- Based on: Balala the Fairies by Cai Dongqing
- Starring: Daisy Cakes Zhao Jinmai Diamond
- Production companies: Mr. Cartoon Pictures Alpha Animation Bona Film Group
- Distributed by: Mr. Cartoon Pictures
- Release date: January 31, 2013 (China);
- Running time: 85 minutes
- Country: China
- Language: Mandarin
- Box office: $7.6 million

= Balala the Fairies: The Movie =

Balala the Fairies: the Movie (巴啦啦小魔仙大电影 (Balālā xiǎo móxian dà diànyǐng)) is a 2013 Chinese adventure film produced by Guangdong Alpha Animation, and Culture Co., Ltd. It is a live-action film adaptation of Balala the Fairies, an animated magical girl series of the same name created by Guangzhou toy company Alpha Group Co., Ltd.
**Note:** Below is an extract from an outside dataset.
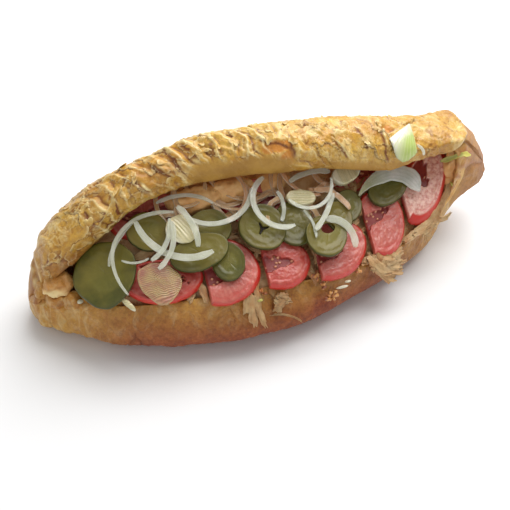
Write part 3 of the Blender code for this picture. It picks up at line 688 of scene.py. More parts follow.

It was followed by 2014's Balala the Fairies: The Magic Trial and 2015's Balala the Fairies: Princess Camellia.

== Plot ==
At stargazing camp with friends, sisters Michelle (美雪, Meixue) and Maggie (美琪, Meiqi) see the meteorites crashing on to Earth. When the two sisters go to check it out, they find a strange but pretty looking stone and a badly wounded bird. They take the bird home to look after it and end up finding Shirley (小蓝, Xiaolan), back from Fairy Castle. They must complete a new mission: retrieve the Star Key.